Request —
Write out the listing below again, precisely as it is given.

--- begin ---

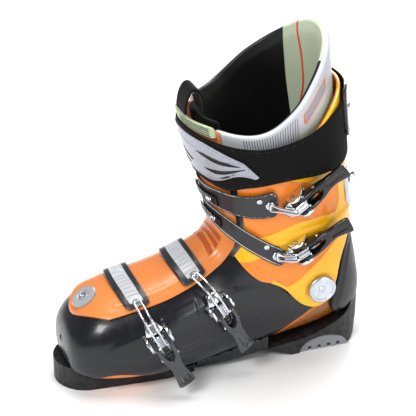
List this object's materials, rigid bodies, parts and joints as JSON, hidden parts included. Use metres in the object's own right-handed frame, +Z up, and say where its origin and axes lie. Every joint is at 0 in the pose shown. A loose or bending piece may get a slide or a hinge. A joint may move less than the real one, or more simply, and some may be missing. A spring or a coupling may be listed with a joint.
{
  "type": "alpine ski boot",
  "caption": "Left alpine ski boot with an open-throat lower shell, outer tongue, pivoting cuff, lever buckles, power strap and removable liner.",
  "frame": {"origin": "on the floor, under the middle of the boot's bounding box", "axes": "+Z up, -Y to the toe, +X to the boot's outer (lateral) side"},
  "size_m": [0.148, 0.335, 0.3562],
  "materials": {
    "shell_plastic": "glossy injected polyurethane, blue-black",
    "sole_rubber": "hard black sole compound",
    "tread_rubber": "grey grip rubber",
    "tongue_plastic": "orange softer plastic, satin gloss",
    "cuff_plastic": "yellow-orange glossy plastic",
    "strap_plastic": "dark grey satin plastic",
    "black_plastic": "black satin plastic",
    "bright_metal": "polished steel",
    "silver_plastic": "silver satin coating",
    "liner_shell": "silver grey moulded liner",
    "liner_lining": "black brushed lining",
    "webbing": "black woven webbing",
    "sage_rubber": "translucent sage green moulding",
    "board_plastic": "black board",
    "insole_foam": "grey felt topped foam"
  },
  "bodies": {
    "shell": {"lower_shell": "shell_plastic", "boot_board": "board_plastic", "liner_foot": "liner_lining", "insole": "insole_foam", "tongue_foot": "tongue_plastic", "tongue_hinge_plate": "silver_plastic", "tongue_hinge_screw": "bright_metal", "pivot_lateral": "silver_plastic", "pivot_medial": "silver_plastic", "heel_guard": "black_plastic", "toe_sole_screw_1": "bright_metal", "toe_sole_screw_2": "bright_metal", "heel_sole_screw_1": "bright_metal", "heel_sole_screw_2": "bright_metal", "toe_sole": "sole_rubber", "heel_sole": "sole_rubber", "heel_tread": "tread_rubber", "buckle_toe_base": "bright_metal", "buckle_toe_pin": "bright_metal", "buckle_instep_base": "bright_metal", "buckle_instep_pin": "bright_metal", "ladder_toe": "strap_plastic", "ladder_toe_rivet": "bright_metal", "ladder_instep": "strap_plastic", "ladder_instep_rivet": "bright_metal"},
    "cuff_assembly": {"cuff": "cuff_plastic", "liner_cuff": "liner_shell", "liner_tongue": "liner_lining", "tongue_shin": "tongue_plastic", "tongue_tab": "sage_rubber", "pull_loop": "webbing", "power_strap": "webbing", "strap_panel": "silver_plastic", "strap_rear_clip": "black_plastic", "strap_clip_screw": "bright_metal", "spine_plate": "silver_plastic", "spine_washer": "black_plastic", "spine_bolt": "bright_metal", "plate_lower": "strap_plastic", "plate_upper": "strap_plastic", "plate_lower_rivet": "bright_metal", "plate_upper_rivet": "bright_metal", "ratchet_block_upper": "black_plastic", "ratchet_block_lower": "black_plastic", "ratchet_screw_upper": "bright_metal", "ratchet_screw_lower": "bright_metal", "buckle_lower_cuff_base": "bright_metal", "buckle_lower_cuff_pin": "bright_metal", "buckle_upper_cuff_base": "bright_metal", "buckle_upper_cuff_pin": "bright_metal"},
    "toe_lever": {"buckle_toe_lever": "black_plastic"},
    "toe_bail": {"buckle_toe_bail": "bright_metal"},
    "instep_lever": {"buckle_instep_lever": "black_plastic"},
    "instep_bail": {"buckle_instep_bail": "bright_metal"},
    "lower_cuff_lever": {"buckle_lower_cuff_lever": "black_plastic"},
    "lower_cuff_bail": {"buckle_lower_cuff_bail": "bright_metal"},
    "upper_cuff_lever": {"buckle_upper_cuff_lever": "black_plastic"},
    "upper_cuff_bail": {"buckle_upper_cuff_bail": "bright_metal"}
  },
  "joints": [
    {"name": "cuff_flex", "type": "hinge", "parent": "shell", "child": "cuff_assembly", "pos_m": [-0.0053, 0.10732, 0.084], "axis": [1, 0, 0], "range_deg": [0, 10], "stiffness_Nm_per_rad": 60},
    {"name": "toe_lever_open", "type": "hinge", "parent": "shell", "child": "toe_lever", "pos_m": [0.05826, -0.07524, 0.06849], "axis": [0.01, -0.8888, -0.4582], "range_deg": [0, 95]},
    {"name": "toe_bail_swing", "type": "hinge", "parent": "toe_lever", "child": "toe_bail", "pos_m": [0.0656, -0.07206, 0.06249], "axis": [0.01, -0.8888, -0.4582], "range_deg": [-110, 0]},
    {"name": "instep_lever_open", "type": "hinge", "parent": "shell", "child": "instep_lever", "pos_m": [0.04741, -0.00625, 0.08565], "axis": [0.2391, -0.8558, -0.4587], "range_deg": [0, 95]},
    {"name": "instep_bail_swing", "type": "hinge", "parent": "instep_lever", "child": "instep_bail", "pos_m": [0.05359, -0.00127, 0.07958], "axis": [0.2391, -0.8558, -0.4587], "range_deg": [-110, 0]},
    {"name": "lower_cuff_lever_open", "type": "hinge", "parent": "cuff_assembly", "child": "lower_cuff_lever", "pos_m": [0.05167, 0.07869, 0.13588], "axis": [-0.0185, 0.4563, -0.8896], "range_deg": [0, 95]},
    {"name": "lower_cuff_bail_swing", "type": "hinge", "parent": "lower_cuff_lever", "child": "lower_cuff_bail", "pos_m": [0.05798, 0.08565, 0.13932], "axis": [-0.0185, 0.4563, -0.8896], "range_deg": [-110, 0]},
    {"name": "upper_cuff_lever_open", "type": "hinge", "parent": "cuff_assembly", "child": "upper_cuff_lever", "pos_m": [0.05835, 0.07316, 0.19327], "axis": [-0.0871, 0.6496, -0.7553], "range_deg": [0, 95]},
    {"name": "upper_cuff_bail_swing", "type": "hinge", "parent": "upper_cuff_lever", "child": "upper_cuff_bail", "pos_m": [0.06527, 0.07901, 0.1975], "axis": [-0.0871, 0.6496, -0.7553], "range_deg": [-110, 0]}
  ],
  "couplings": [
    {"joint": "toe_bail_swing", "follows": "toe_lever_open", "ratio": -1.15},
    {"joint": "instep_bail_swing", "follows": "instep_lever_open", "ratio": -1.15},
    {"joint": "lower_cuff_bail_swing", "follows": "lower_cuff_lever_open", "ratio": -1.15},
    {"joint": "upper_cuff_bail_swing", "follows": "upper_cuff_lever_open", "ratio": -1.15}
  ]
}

--- end ---

Answer below —
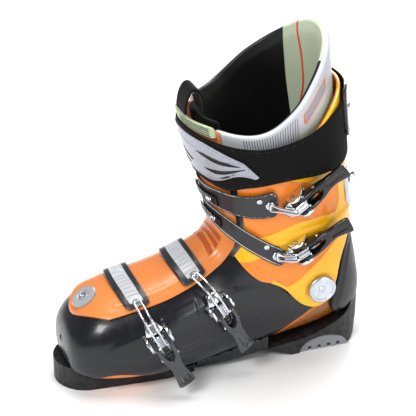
List this object's materials, rigid bodies, parts and joints as JSON, hidden parts included. Use metres in the object's own right-handed frame, +Z up, and say where its origin and axes lie. Every joint is at 0 in the pose shown. A loose or bending piece may get a slide or a hinge. A joint may move less than the real one, or more simply, and some may be missing. A spring or a coupling may be listed with a joint.
{
  "type": "alpine ski boot",
  "caption": "Left alpine ski boot with an open-throat lower shell, outer tongue, pivoting cuff, lever buckles, power strap and removable liner.",
  "frame": {"origin": "on the floor, under the middle of the boot's bounding box", "axes": "+Z up, -Y to the toe, +X to the boot's outer (lateral) side"},
  "size_m": [0.148, 0.335, 0.3562],
  "materials": {
    "shell_plastic": "glossy injected polyurethane, blue-black",
    "sole_rubber": "hard black sole compound",
    "tread_rubber": "grey grip rubber",
    "tongue_plastic": "orange softer plastic, satin gloss",
    "cuff_plastic": "yellow-orange glossy plastic",
    "strap_plastic": "dark grey satin plastic",
    "black_plastic": "black satin plastic",
    "bright_metal": "polished steel",
    "silver_plastic": "silver satin coating",
    "liner_shell": "silver grey moulded liner",
    "liner_lining": "black brushed lining",
    "webbing": "black woven webbing",
    "sage_rubber": "translucent sage green moulding",
    "board_plastic": "black board",
    "insole_foam": "grey felt topped foam"
  },
  "bodies": {
    "shell": {"lower_shell": "shell_plastic", "boot_board": "board_plastic", "liner_foot": "liner_lining", "insole": "insole_foam", "tongue_foot": "tongue_plastic", "tongue_hinge_plate": "silver_plastic", "tongue_hinge_screw": "bright_metal", "pivot_lateral": "silver_plastic", "pivot_medial": "silver_plastic", "heel_guard": "black_plastic", "toe_sole_screw_1": "bright_metal", "toe_sole_screw_2": "bright_metal", "heel_sole_screw_1": "bright_metal", "heel_sole_screw_2": "bright_metal", "toe_sole": "sole_rubber", "heel_sole": "sole_rubber", "heel_tread": "tread_rubber", "buckle_toe_base": "bright_metal", "buckle_toe_pin": "bright_metal", "buckle_instep_base": "bright_metal", "buckle_instep_pin": "bright_metal", "ladder_toe": "strap_plastic", "ladder_toe_rivet": "bright_metal", "ladder_instep": "strap_plastic", "ladder_instep_rivet": "bright_metal"},
    "cuff_assembly": {"cuff": "cuff_plastic", "liner_cuff": "liner_shell", "liner_tongue": "liner_lining", "tongue_shin": "tongue_plastic", "tongue_tab": "sage_rubber", "pull_loop": "webbing", "power_strap": "webbing", "strap_panel": "silver_plastic", "strap_rear_clip": "black_plastic", "strap_clip_screw": "bright_metal", "spine_plate": "silver_plastic", "spine_washer": "black_plastic", "spine_bolt": "bright_metal", "plate_lower": "strap_plastic", "plate_upper": "strap_plastic", "plate_lower_rivet": "bright_metal", "plate_upper_rivet": "bright_metal", "ratchet_block_upper": "black_plastic", "ratchet_block_lower": "black_plastic", "ratchet_screw_upper": "bright_metal", "ratchet_screw_lower": "bright_metal", "buckle_lower_cuff_base": "bright_metal", "buckle_lower_cuff_pin": "bright_metal", "buckle_upper_cuff_base": "bright_metal", "buckle_upper_cuff_pin": "bright_metal"},
    "toe_lever": {"buckle_toe_lever": "black_plastic"},
    "toe_bail": {"buckle_toe_bail": "bright_metal"},
    "instep_lever": {"buckle_instep_lever": "black_plastic"},
    "instep_bail": {"buckle_instep_bail": "bright_metal"},
    "lower_cuff_lever": {"buckle_lower_cuff_lever": "black_plastic"},
    "lower_cuff_bail": {"buckle_lower_cuff_bail": "bright_metal"},
    "upper_cuff_lever": {"buckle_upper_cuff_lever": "black_plastic"},
    "upper_cuff_bail": {"buckle_upper_cuff_bail": "bright_metal"}
  },
  "joints": [
    {"name": "cuff_flex", "type": "hinge", "parent": "shell", "child": "cuff_assembly", "pos_m": [-0.0053, 0.10732, 0.084], "axis": [1, 0, 0], "range_deg": [0, 10], "stiffness_Nm_per_rad": 60},
    {"name": "toe_lever_open", "type": "hinge", "parent": "shell", "child": "toe_lever", "pos_m": [0.05826, -0.07524, 0.06849], "axis": [0.01, -0.8888, -0.4582], "range_deg": [0, 95]},
    {"name": "toe_bail_swing", "type": "hinge", "parent": "toe_lever", "child": "toe_bail", "pos_m": [0.0656, -0.07206, 0.06249], "axis": [0.01, -0.8888, -0.4582], "range_deg": [-110, 0]},
    {"name": "instep_lever_open", "type": "hinge", "parent": "shell", "child": "instep_lever", "pos_m": [0.04741, -0.00625, 0.08565], "axis": [0.2391, -0.8558, -0.4587], "range_deg": [0, 95]},
    {"name": "instep_bail_swing", "type": "hinge", "parent": "instep_lever", "child": "instep_bail", "pos_m": [0.05359, -0.00127, 0.07958], "axis": [0.2391, -0.8558, -0.4587], "range_deg": [-110, 0]},
    {"name": "lower_cuff_lever_open", "type": "hinge", "parent": "cuff_assembly", "child": "lower_cuff_lever", "pos_m": [0.05167, 0.07869, 0.13588], "axis": [-0.0185, 0.4563, -0.8896], "range_deg": [0, 95]},
    {"name": "lower_cuff_bail_swing", "type": "hinge", "parent": "lower_cuff_lever", "child": "lower_cuff_bail", "pos_m": [0.05798, 0.08565, 0.13932], "axis": [-0.0185, 0.4563, -0.8896], "range_deg": [-110, 0]},
    {"name": "upper_cuff_lever_open", "type": "hinge", "parent": "cuff_assembly", "child": "upper_cuff_lever", "pos_m": [0.05835, 0.07316, 0.19327], "axis": [-0.0871, 0.6496, -0.7553], "range_deg": [0, 95]},
    {"name": "upper_cuff_bail_swing", "type": "hinge", "parent": "upper_cuff_lever", "child": "upper_cuff_bail", "pos_m": [0.06527, 0.07901, 0.1975], "axis": [-0.0871, 0.6496, -0.7553], "range_deg": [-110, 0]}
  ],
  "couplings": [
    {"joint": "toe_bail_swing", "follows": "toe_lever_open", "ratio": -1.15},
    {"joint": "instep_bail_swing", "follows": "instep_lever_open", "ratio": -1.15},
    {"joint": "lower_cuff_bail_swing", "follows": "lower_cuff_lever_open", "ratio": -1.15},
    {"joint": "upper_cuff_bail_swing", "follows": "upper_cuff_lever_open", "ratio": -1.15}
  ]
}